The one unifying theme, though, is the mercurial state of identity politics in a supposedly post-racial America. Some commentaries are stark, such as Nigerian-American artist Odili Donald Odita’s minimalist SLAVE, which represents the titular word forcefully stenciled into a white sheet of paper, its passionate indentations still visible. Other works are a little more subtle, like Atlanta artist Bethany Collins’ paired Webster’s Dictionary definitions of whitish and blackish, both of which are equally unhelpful when it comes to understanding heritage.
Sometimes the commentary is even outright beautiful, as in Persian-American artist Hedieh Javanshir Ilchi’s gorgeous (and wonderfully titled) Burn with my fire, the cost of your desire. The image depicts a Persian woman, her uncut mane of hair flowing, shouting into a megaphone at a missile-launching jet. As she does, her words morph into the telltale intricate patterns of Persian carpet weaving and a flame of defiance that would feel at home in an illustration of the Shahnameh, the Persian national epic.
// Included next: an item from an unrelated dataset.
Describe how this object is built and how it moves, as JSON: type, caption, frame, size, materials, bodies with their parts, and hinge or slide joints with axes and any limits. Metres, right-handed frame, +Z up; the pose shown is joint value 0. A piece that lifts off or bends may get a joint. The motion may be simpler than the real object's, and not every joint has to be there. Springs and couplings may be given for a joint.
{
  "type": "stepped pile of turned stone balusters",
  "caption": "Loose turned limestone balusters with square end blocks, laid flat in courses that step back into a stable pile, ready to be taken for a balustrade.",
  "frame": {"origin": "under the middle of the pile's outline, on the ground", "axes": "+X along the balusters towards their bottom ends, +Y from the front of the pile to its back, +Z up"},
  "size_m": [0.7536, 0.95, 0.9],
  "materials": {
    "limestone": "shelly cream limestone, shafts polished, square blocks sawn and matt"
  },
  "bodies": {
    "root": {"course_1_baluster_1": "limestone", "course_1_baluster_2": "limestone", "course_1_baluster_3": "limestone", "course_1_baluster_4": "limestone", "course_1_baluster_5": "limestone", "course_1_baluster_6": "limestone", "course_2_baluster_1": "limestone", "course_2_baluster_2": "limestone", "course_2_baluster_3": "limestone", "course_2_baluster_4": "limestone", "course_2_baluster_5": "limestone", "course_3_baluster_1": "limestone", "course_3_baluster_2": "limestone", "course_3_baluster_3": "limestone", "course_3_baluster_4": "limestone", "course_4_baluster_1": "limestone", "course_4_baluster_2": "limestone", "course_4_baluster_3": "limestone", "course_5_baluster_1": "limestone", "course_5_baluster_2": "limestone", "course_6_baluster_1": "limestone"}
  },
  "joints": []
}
The works that will likely stir up the most debate, though, naturally deal with race. Some are visual echoes of 1963, such as Rodney Ewing’s Dry Season #4, which shows children being sprayed with firehoses in gray tones that evoke nothing so much as the iconic photo of Vietnamese monk Thich Quang Duc’s self-immolation in the middle of a busy road that same year.
Then there’s Travis Somerville’s brilliant, challenging Sing Out America, which sits in the front room like a monolith. It details, through LP covers and the symbolism of blackface, the long history of racist appropriations in Dixieland music and minstrelsy, and it will likely spark the most debate of any piece on display in pulp.
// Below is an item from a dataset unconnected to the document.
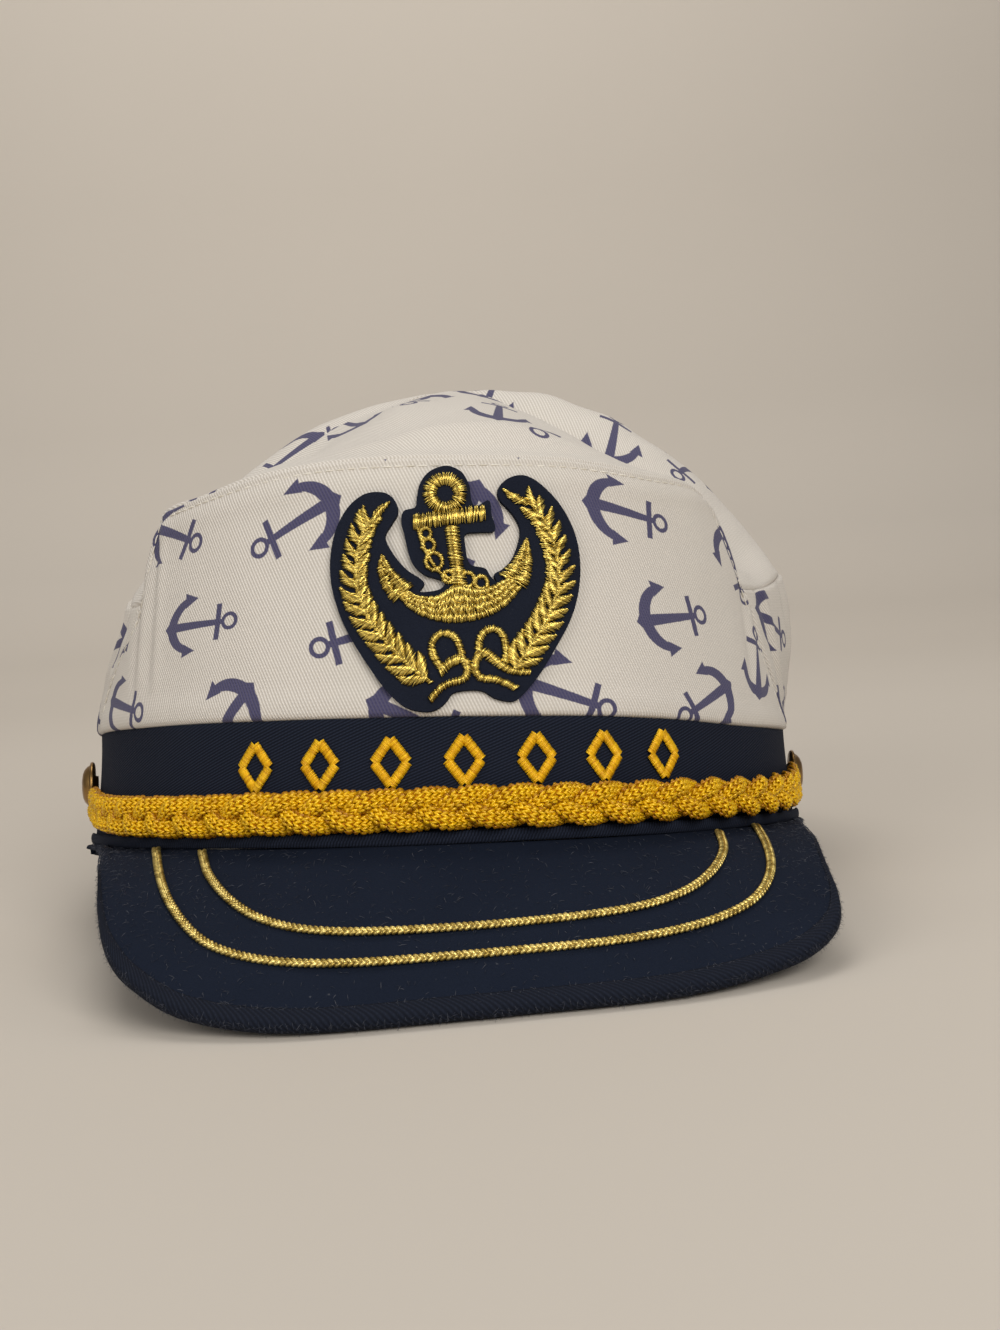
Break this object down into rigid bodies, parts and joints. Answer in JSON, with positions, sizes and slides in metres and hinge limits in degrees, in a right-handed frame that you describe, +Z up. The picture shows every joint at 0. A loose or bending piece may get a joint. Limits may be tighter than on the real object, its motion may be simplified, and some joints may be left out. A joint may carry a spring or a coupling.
{
  "type": "captain hat",
  "caption": "Soft captain's cap: white twill crown over a navy band, yellow plaited braid with brass buttons, gold-embroidered anchor badge and a navy visor with gold cords.",
  "frame": {"origin": "middle of the bounding box's bottom, on the surface the cap lies on", "axes": "+Z up from the surface, -Y towards the front of the visor, +X to the right of someone who looks at the front"},
  "size_m": [0.1866, 0.2364, 0.1284],
  "materials": {
    "white_twill": "white cotton twill printed with navy anchors",
    "navy_twill": "navy cotton twill, matte",
    "navy_felt": "brushed navy felt with fine lint",
    "gold_thread": "metallic gold embroidery thread and chain cord",
    "yellow_cord": "glossy knitted yellow cord",
    "yellow_thread": "yellow satin-stitch embroidery",
    "brass": "polished domed brass"
  },
  "bodies": {
    "root": {"front_panel": "white_twill", "back_panel": "white_twill", "top_panel": "white_twill", "band": "navy_twill", "visor_seam_strip": "navy_twill", "visor": "navy_felt", "visor_binding": "navy_twill", "visor_cord_outer": "gold_thread", "visor_cord_inner": "gold_thread", "braid_strand_1": "yellow_cord", "braid_strand_2": "yellow_cord", "braid_strand_3": "yellow_cord", "button_right": "brass", "button_left": "brass", "patch_backing": "navy_felt", "patch_anchor": "gold_thread", "patch_wreath_left": "gold_thread", "patch_wreath_right": "gold_thread", "patch_bow": "gold_thread", "band_motif_1": "yellow_thread", "band_motif_2": "yellow_thread", "band_motif_3": "yellow_thread", "band_motif_4": "yellow_thread", "band_motif_5": "yellow_thread", "band_motif_6": "yellow_thread", "band_motif_7": "yellow_thread"}
  },
  "joints": []
}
Somerville, who was born in Atlanta in 1963, still feels an attachment to the South, particularly Georgia, despite living in San Francisco for years. “I’m not pointing fingers at anybody,” Somerville told Weld in an interview. “If I am, it’s at all Americans; it’s definitely not just a Southern issue. One of the largest Klan organizations is outside of Sacramento. People outside the South can go, ‘Oh, that’s all down there,’ and it’s not, and it hasn’t ever been.”
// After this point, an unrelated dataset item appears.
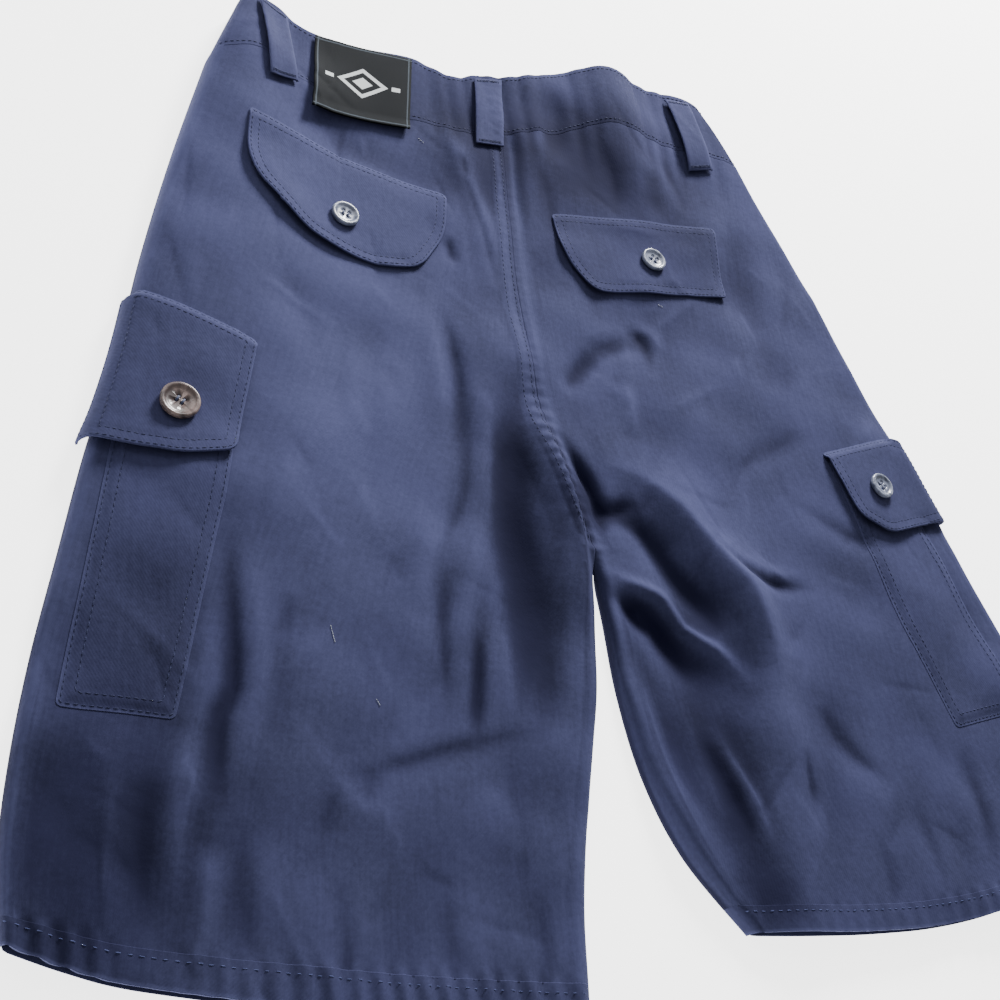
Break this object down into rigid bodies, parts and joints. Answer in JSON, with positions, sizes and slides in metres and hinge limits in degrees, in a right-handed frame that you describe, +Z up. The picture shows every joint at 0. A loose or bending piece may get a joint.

The son of a preacher who was deemed too liberal for the times, Somerville remembers moving all along the East Coast due to his father consistently either being fired or run out of town. He was also brought along by his parents to Civil Rights Movement marches and anti-Vietnam War protests, an influence that took a long time to reconcile itself in his artwork.
Mounted on two identical life masks of Abraham Lincoln, Sing Out America is a deeply uncomfortable reminder of America’s troubled history with race. It’s also, due to its level of detail and iconography, a work that’s evocative of classics like Ralph Ellison’s Invisible Man. Somerville admits that LP covers like Little Alabama Coon are “still extremely loaded images,” but the fact that they strike a chord indicates that they’re not yet a thing of the past.
While Somerville’s work – including the much more subdued, lovely piece Internment Camp #1 – is provocative, it never demands that viewers feel a certain way. Most modern art is just as much about what a viewer brings to the table as what the art itself shows, and people’s reactions to these stark invitations to dialogue will be telling.
pulp’s difficult, unsentimental approach to the frustrations of the marginalized is bound to turn some people off. The question is, for those among us who don’t reject radical messages, is whether we see an affront to cozy liberal pieties, sigh, nod meaningfully and walk on, or if we actually do something about it.
beta pictoris gallery is located at 2411 2nd Ave. N. The opening reception for pulp will take place on Friday, August 9 from 5-8 p.m.